Esteja a previsão certa ou errada, a situação na região parece piorar diante do agravamento das tensões diplomáticas e militares. Na quarta, o atual presidente da Câmara dos EUA, o republicano Kevin McCarthy, reagiu a uma pergunta sobre uma possível visita a Taipé dizendo que a China não pode dizer a ele aonde ir.

Já Jens Stoltenberg, secretário-geral da Otan, a aliança militar do Ocidente liderada pelos EUA, advertiu os chineses durante visita a países do leste asiático. "Qualquer tentativa da China de tentar mudar o status quo pelo uso de força militar terá consequências também para aliados da Otan."

As farpas entre a China e a aliança ocidental têm crescido desde que Pequim passou a denunciar o que vê como expansão do clube militar na Ásia.
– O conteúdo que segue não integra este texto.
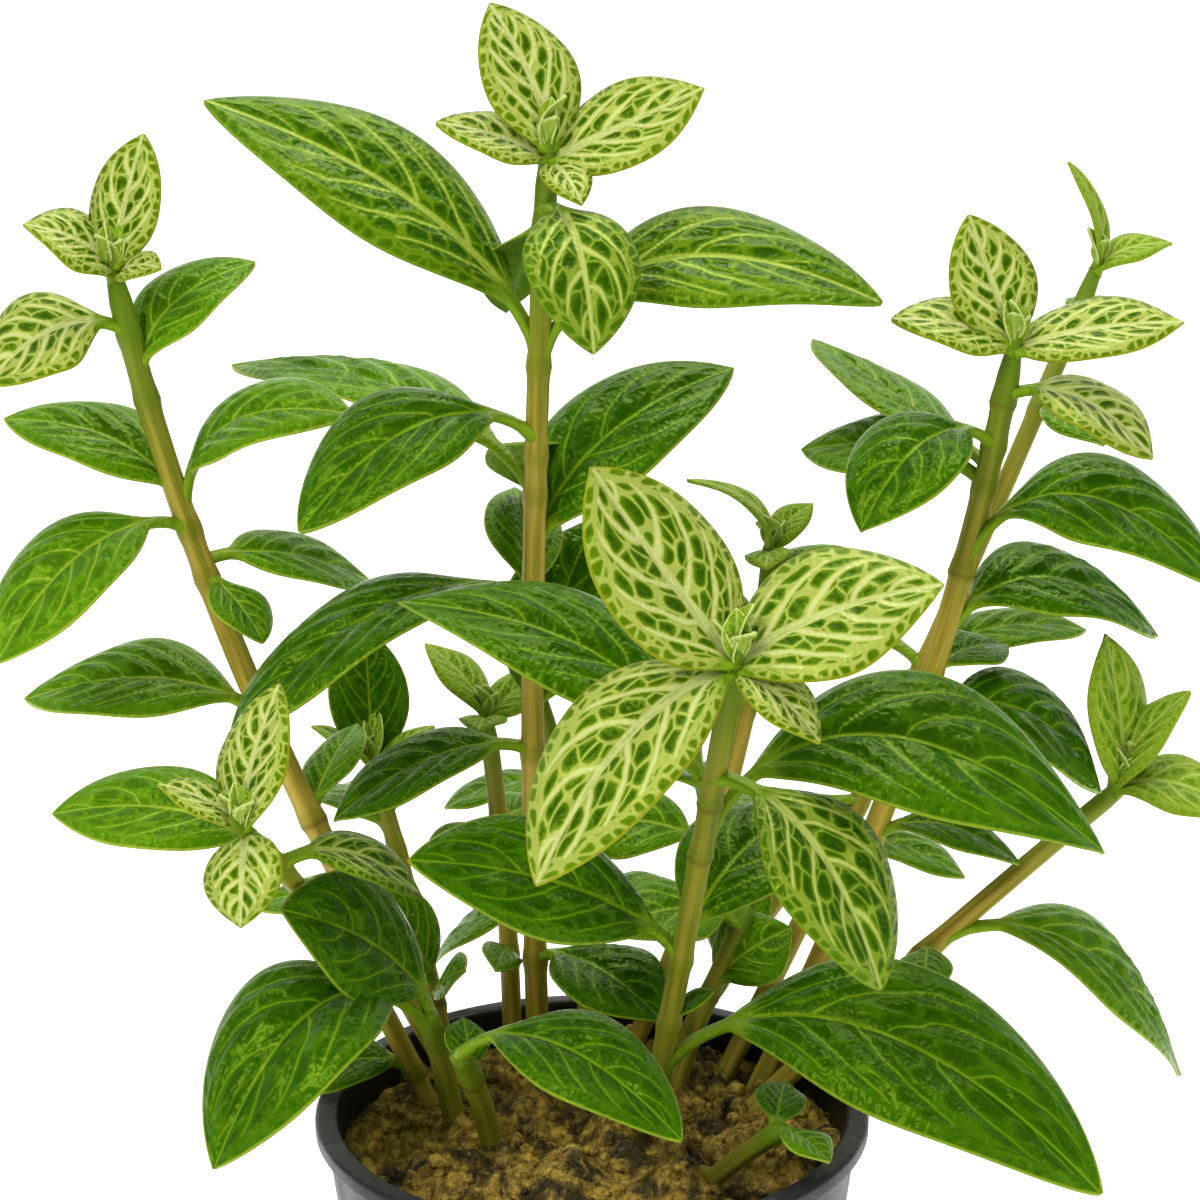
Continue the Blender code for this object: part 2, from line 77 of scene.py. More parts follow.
class Finish:
    """A material and the nodes that paint it. Each step takes numbers, colours or other steps."""

    def __init__(self, name):
        self.material = bpy.data.materials.new(name)
        self.material.use_nodes = True
        self.tree = self.material.node_tree
        self.shader = self.tree.nodes["Principled BSDF"]

    def put(self, socket, value):
        if isinstance(value, bpy.types.NodeSocket):
            self.tree.links.new(value, socket)
        else:
            socket.default_value = value

    def reckon(self, operation, first, second=0.0, clamp=False):
        step = self.tree.nodes.new("ShaderNodeMath")
        step.operation = operation
        step.use_clamp = clamp
        self.put(step.inputs[0], first)
        self.put(step.inputs[1], second)
        return step.outputs[0]

    def plus(self, first, second):
        return self.reckon("ADD", first, second)

    def minus(self, first, second):
        return self.reckon("SUBTRACT", first, second)

    def times(self, first, second):
        return self.reckon("MULTIPLY", first, second)

    def over(self, first, second):
        return self.reckon("DIVIDE", first, second)

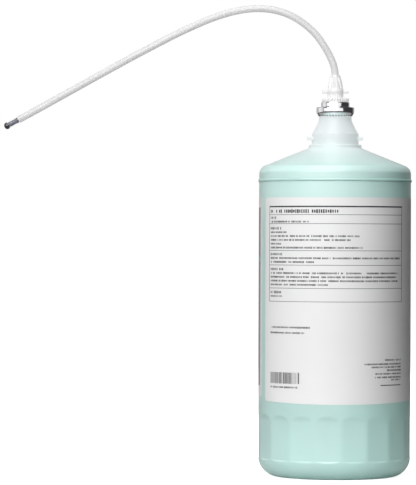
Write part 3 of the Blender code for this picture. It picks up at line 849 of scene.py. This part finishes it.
def barWidths(count, total):
    # the widths of plain bars and spaces, in modules, by a fixed draw
    draw = random.Random(11)
    widths = []
    while sum(widths) < total and len(widths) < count:
        widths.append(draw.choice((1, 1, 1, 2, 2, 3)))
    return widths


def directionsPrint(d):
    flat = FlatPrint(label["printRadius"])
    left, right = flat.along(d["frame"][0]), flat.along(d["frame"][1])
    start, end = flat.along(d["textStart"]), flat.along(d["textEnd"])
    topZ, topThick = d["topRule"]
    flat.box(left, right, topZ - topThick / 2, topZ + topThick / 2)
    for z in d["rules"]:
        half = d["ruleThick"] / 2
        flat.box(left + d["sideThick"], right - d["sideThick"], z - half, z + half)
    lowZ = d["rules"][-1] - half
    for x in (left, right - d["sideThick"]):
        flat.box(x, x + d["sideThick"], lowZ, topZ - topThick / 2 - 0.01 * mm)
    flat.row(start, d["title"][1], d["title"][0], "title")
    for headZ, headLength, rowLengths in d["blocks"]:
        flat.row(start, headLength * mm, headZ, "bold")
        for i, length in enumerate(rowLengths):
            flat.row(start, length * mm, headZ - d["firstDrop"] - i * d["pitch"], "plain")
    for z, length in d["captions"] + [d["digits"]]:
        flat.row(start, length * mm, z, "plain")
    for z, length in d["closing"]:
        flat.row(end - length * mm, length * mm, z, "small")
    barZ, barLength = d["closingBar"]
    flat.box(end - barLength * mm, end, barZ - 0.3 * mm, barZ + 0.3 * mm)
    x = start
    for i, width in enumerate(barWidths(80, d["bars"][2] / d["barModule"])):
        if i % 2 == 0:
            flat.box(x, x + width * d["barModule"], d["bars"][0], d["bars"][1])
        x += width * d["barModule"]
    return wrapPiece(flat, "directionsPrint", finishes["ink"], 7, [])


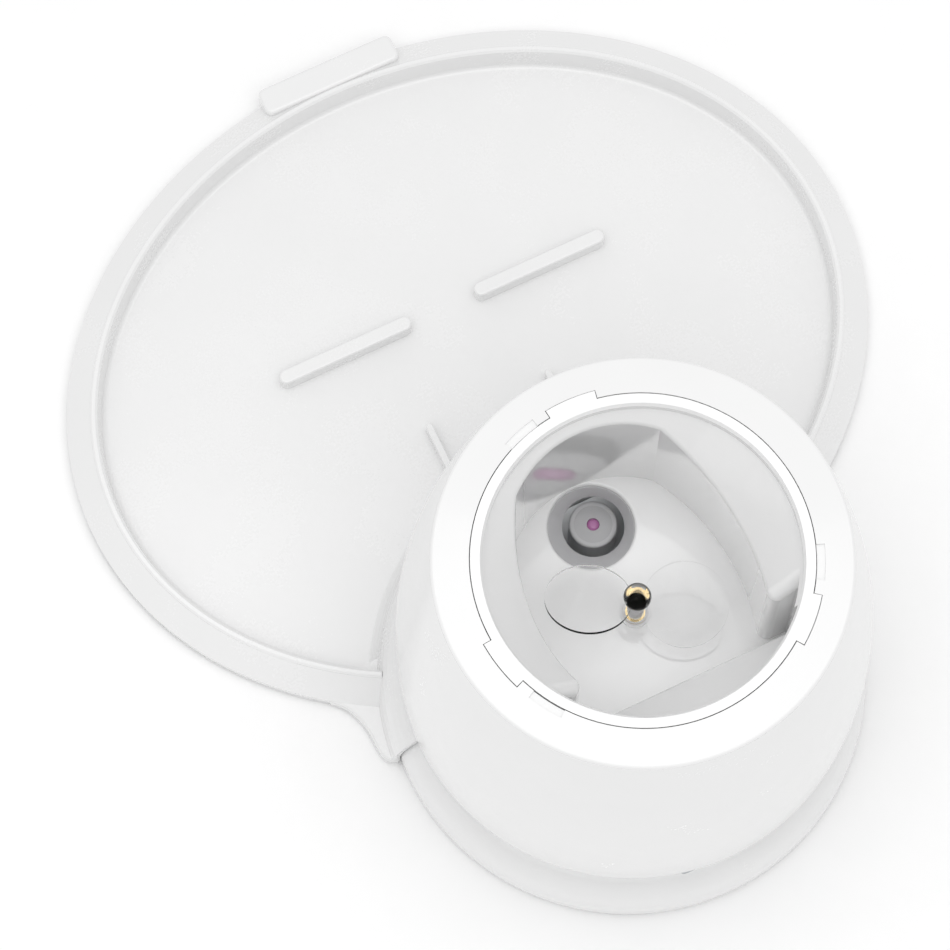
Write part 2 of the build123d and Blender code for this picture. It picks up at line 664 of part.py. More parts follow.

Trata-se do mesmo argumento que o presidente da Rússia, Vladimir Putin, usa em referência ao Leste Europeu e como justificativa para a guerra que insiste em chamar de "operação militar especial".

"A Otan arruinou a Europa. Agora tenta arruinar a Ásia-Pacífico e até o mundo?", questionou a chancelaria da China no ano passado, dois meses após o início da Guerra da Ucrânia. Stoltenberg, por sua vez, afirmou à época que iria incluir Pequim na estratégia de defesa da Otan devido à "crescente influência e às políticas coercitivas" do regime.

Taiwan é reconhecida como parte do território chinês pela grande maioria da comunidade internacional, incluindo EUA e União Europeia. A ilha, porém, mantém fortes laços comerciais e militares com o Ocidente, que sustenta posição na prática ambivalente. A ilha fez de sua indústria de chips uma proteção contra o fim dessas relações, apesar da falta de reconhecimento oficial. Esse mercado é dominado por Taiwan, e a tecnologia envolvida na fabricação de equipamentos eletrônicos é crucial para diversos setores produtivos ao redor do mundo, como o de telecomunicações e de armamentos.